Une ligne de métro n'a une chance d'être économiquement viable que si elle transporte au moins 6000 passagers par heure dans chaque sens à l'heure de pointe. Or, comme le montre le « serpent de charge » ci-dessous [2], issu de récentes modélisations de la DRIEA Île-de-France, celles-ci n'en prévoient pas plus que 4400 entre Orly et Saclay et au maximum 2300 sur le tronçon Saclay-Versailles :

 

Serpent charge ligne 18 2030 DRIEA IF juin 2020

 

Ce dont on a réellement besoin en matière de desserte de Paris-Saclay pour espérer pouvoir concurrencer l'automobile, ce n'est pas un transport lourd de transit avec seulement trois gares éloignées les unes des autres et qui ne sert qu'à transporter des usagers entre Paris et Saclay, mais d'un réseau finement maillé de desserte de proximité, pour véhiculer les usagers, largement majoritaires, qui résident près du « campus urbain ». Compte tenu de la faible densité du territoire, ainsi que des difficultés d'accès dues à sa configuration topographique, ce n'est envisageable économiquement qu'avec des moyens légers à très faible coût (financier comme énergétique). Il n'y a guère que la solution CarLina qui corresponde à ce signalement.

 

« Connecter notre territoire aux autres pôles franciliens »

Le propre d'une ville est de réunir en son sein une quantité et une diversité de compétences et de branches économiques permettant d'atteindre des performances collectives dépassant celles que procurerait la somme des talents individuels. À plus forte raison, c'est vrai pour une mégapole comme l'Île-de-France, mais celle-ci, contrairement à une ville moyenne, est beaucoup trop vaste pour pouvoir fonctionner comme un bassin d'emploi unique que l'on traverse de part en part, par exemple en habitant Survilliers (95) pour aller travailler à Orly. Les territoires franciliens doivent donc être interconnectés pour fonctionner en réseau, mais pas tous azimuts. Les besoins de déplacement entre pôles d'emploi ne représentent que 3 % des besoins totaux et ces besoins ont tendance à diminuer avec la diffusion des moyens de communication numériques. Par conséquent, lorsqu'on met en place une liaison capacitaire entre deux pôles d'emploi, elle sera largement phagocytée par les déplacements domicile-travail. Permettant de parcourir une plus grande distance en un temps équivalent et l'habitat coûtant moins cher en périphérie qu'au centre, cela alimente mécaniquement l'étalement urbain. Or, parmi les lignes du GPE, seules les lignes 14 et 15 raccordent des pôles de main-d'œuvre à des pôles d'emploi, les autres relient des pôles d'emploi entre eux et sont donc contre-productives.

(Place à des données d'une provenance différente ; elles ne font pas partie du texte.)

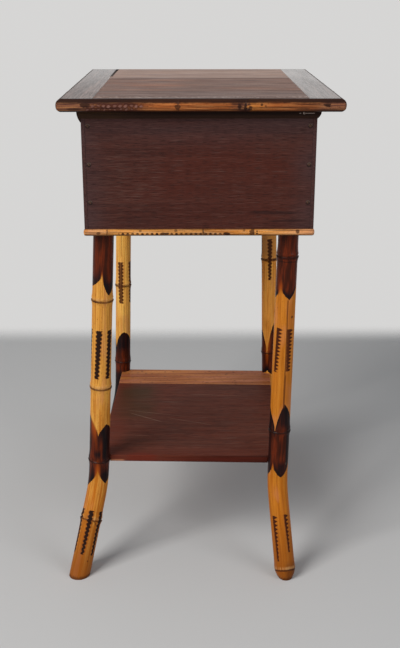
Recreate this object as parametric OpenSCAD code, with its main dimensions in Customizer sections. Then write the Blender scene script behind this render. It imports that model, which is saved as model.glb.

Plus spécifiquement, la ligne 18 a pour vocation de relier trois bassins : Orly/Rungis, Antony/Massy/Les Ulis et Versailles/Saint-Quentin. Comme l'a démontré une analyse précise de Jacqueline Lorthiois, ces bassins ont très peu de rapports entre eux, ce qui se traduit par de très faibles flux de transports interbassins. De surcroît, le bassin Versailles/Saint-Quentin englobe une « zone cohérente » exemplaire, où plus de la moitié des actifs habitent et travaillent dans la même zone. Diluer cette cohérence serait particulièrement contre-productif et totalement contraire au souhait de l'un des candidats de « préserver notre mode de vie ». En effet, les dirigeants de la communauté d'agglomération de Saint-Quentin-en-Yvelines (CASQY) ne semblent pas conscients de cette situation privilégiée et ne se rendent donc pas compte qu'ils marquent contre leur camp en soutenant le tronçon Saclay-Versailles de la ligne 18.

 

Pôles desservis par ligne 18

Cela montre également que les déplacements de banlieue à banlieue passant par Paris n'existent pas pour les usagers censés emprunter la ligne 18.

 

« Fermer la boucle »

L'idée que la ligne 18 ne doive pas « se terminer en cul-de-sac » (expression que nous a servie le Préfet de l'Essonne) est tout à fait étrange, puisque toutes les lignes du métro parisien sont dans ce cas.

 

Notes

[1] Au 1er avril 2021, la DRIEA Île-de-France a été fusionnée avec la DRIEE Île-de-France et s'appelle depuis lors DRIEAT (Direction régionale et interdépartementale de l’Environnement, de l’Aménagement et des Transports) Île-de-France. Par souci d'homogénéité, nous n'utilisons ici que l'ancienne dénomination de ce service de la Préfecture de la région d'Île-de-France

[2] Le serpent de charge met en carte les nombres de passagers transportés sur chacune des sections reliant deux gares successives. Par modélisation, on évalue pour chaque gare le nombre de personnes qui montent et le nombre de celles qui descendent, la différence constituant la charge. Dans la figure, les chiffres au-dessus du serpent concernent les déplacements est-ouest, ceux dans le sens opposé figurant en-dessous.